TUnIS Navigation MTLaserTotalstation allows precise and efficient navigation of curved and long-distance drives. The expert system is based on the principle of invariance, where the horizontal and vertical position of the machine is determined by a laser total station in conjunction with several reference and target prisms and an electronic target unit inside the machine. The laser total station is permanently installed in the pipe string. An inclination sensor integrated in the electronic target unit measures pitch and roll of the machine. The system is drift and refraction-independent and requires 50% less control measurements than the gyro-based all-rounder system.
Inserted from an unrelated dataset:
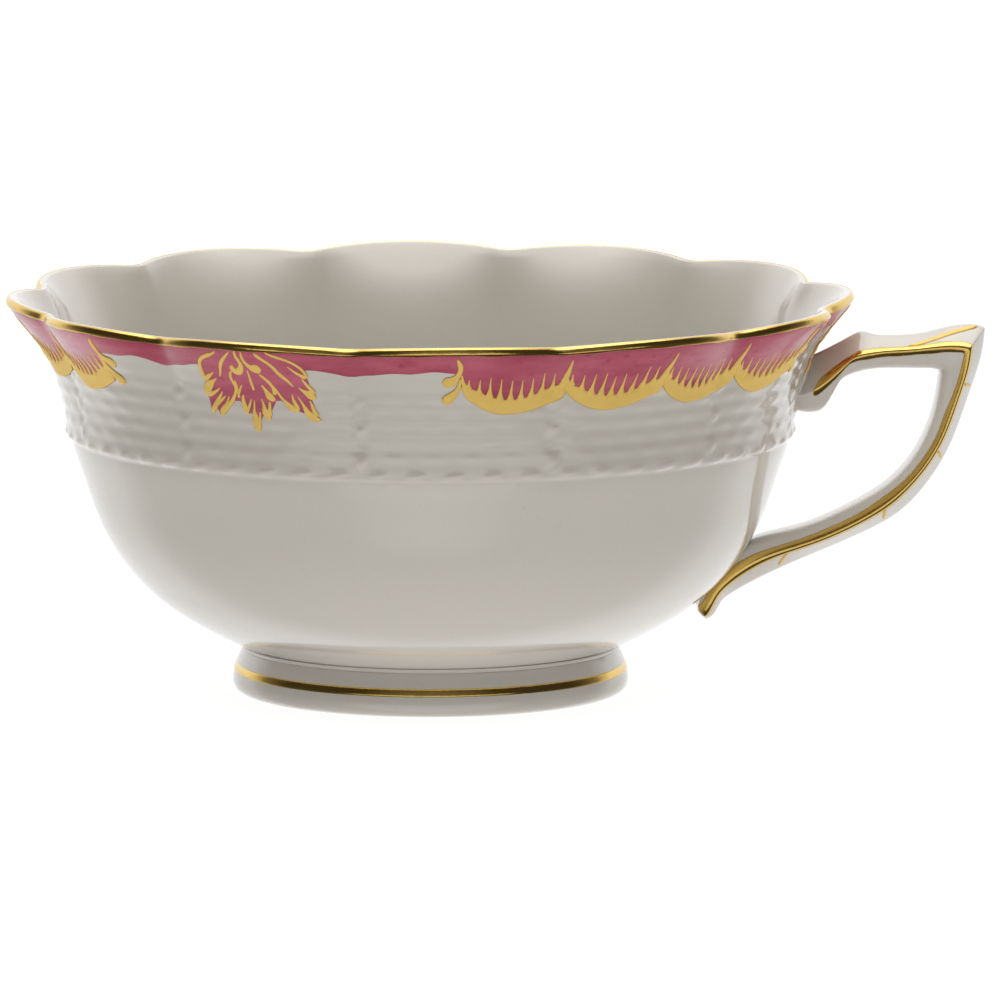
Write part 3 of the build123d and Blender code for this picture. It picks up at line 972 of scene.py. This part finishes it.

This equates to less interruption of tunnelling, shorter downtimes, and significantly increased tunnelling performance.

With the main pipe string successfully completed, the project will end later in 2021 with the connection of the lateral sewer connections. This includes the connections at the Herne-Königsgrube pumping station, Herne-Hordeler Heide and the connection of the Herne-Röhlinghausen pumping station to the new sewer of the Emschergenossenschaft.

 

At a Glance Fact Sheet:

Project Name or Designation/Timescale TP 2020 3691 Herne Hüller Bach
Location Herne, Germany
Project requirement
Sewer Installation
Method Microtunnelling/Pipe Jacking
Diameter/Length/Bend Radius Diameter: ID 1,800 mm

Lengths:

  • Drive 1 – length 350m, min. radius 480m in 2020 (Dec.)
  • Drive 2 –  length 900m, min. radius 450m in 2021 (Feb. – Apr.)
  • Drive 3 –  length 700m, min. radius 450m in 2021 (Apr. – May)
VMT System utilised SLS-Microtunnelling LT (used in Drive 1)

TUnIS Navigation MTLaserTotalstation (used for Drives 2 and 3)

Challenges Sight distances would have to be calculated precisely because it was not possible to drill in the tunnel. In order to securely mount VMT hardware without the use of standard screws, tension rings were used during installation.